Jean-Claude Juncker, der langjährige ehemalige Vorsitzende der Euro-Gruppe, betont: "Man weiß ja jetzt schon, was es an Kapitalabfluss aus Russland in den vergangenen Wochen und Tagen gegeben hat. Das geht nicht wirkungslos an Russland vorbei."

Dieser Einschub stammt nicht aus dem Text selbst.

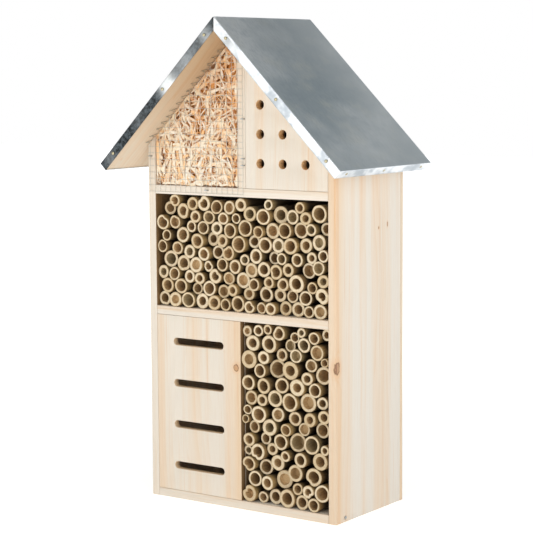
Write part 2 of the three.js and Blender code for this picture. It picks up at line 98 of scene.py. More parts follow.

Anders ausgedrückt: Auch wenn die bisherigen, eher symbolischen Sanktionen des Westens nur einen sehr kleinen Personenkreis betreffen, haben sie Folgen, weil sie mit der diffusen Angst verbunden sind, dass sie nur der Auftakt einer noch viel weitreichenderen Serie von Strafaktionen sein könnten. Bislang ist diese Angst die eigentliche Waffe des Westens im Umgang mit Russland.
Mehr Symbolpolitik
Für die Wirtschaft in
Wo großangelegte Strafmaßnahmen zum Beispiel gegen den Energiesektor Russlands auch deutsche Wirtschaftsinteressen massiv beeinträchtigen könnten, hat Moskau bislang eher zurückhaltend auf die Aktionen des Westens reagiert. Alles, was die russische Seite als Reaktion auf die US-Einreiseverbote bislang tat, war ihrerseits Einreisesperren gegen neun amerikanische Politiker zu verhängen – unter anderem gegen den republikanischen Senator John McCain, der als außenpolitischer Hardliner gilt.
Das große "andererseits" in diesem gefährlichen Spiel: So sehr die begrenzten Sanktionen auch schon einige Wirkungen entfaltet haben, ihr eigentliches Ziel haben sie bislang verfehlt. Eigentlich hätten sie Putin zum Einlenken in der Ukraine-Krise bewegen sollen. Das haben sie nicht erreicht.
Ob schärfere Sanktionen das können, wird davon abhängen, wie solche Aktionen im Detail aussehen. Sollen solche Maßnahmen allerdings wirklich greifen, werden sie auch in Deutschland, Europa und dem Westen Spuren hinterlassen. Juncker hatte das vor einigen Tagen bereits eingeräumt: "Wenn wir, was wir sind, auch weiter eine Wertegemeinschaft bleiben wollen, dann müssen wir dies in Kauf nehmen. Angenehm ist das nicht, aber die Verteidigung von Werten hat auch einen Preis."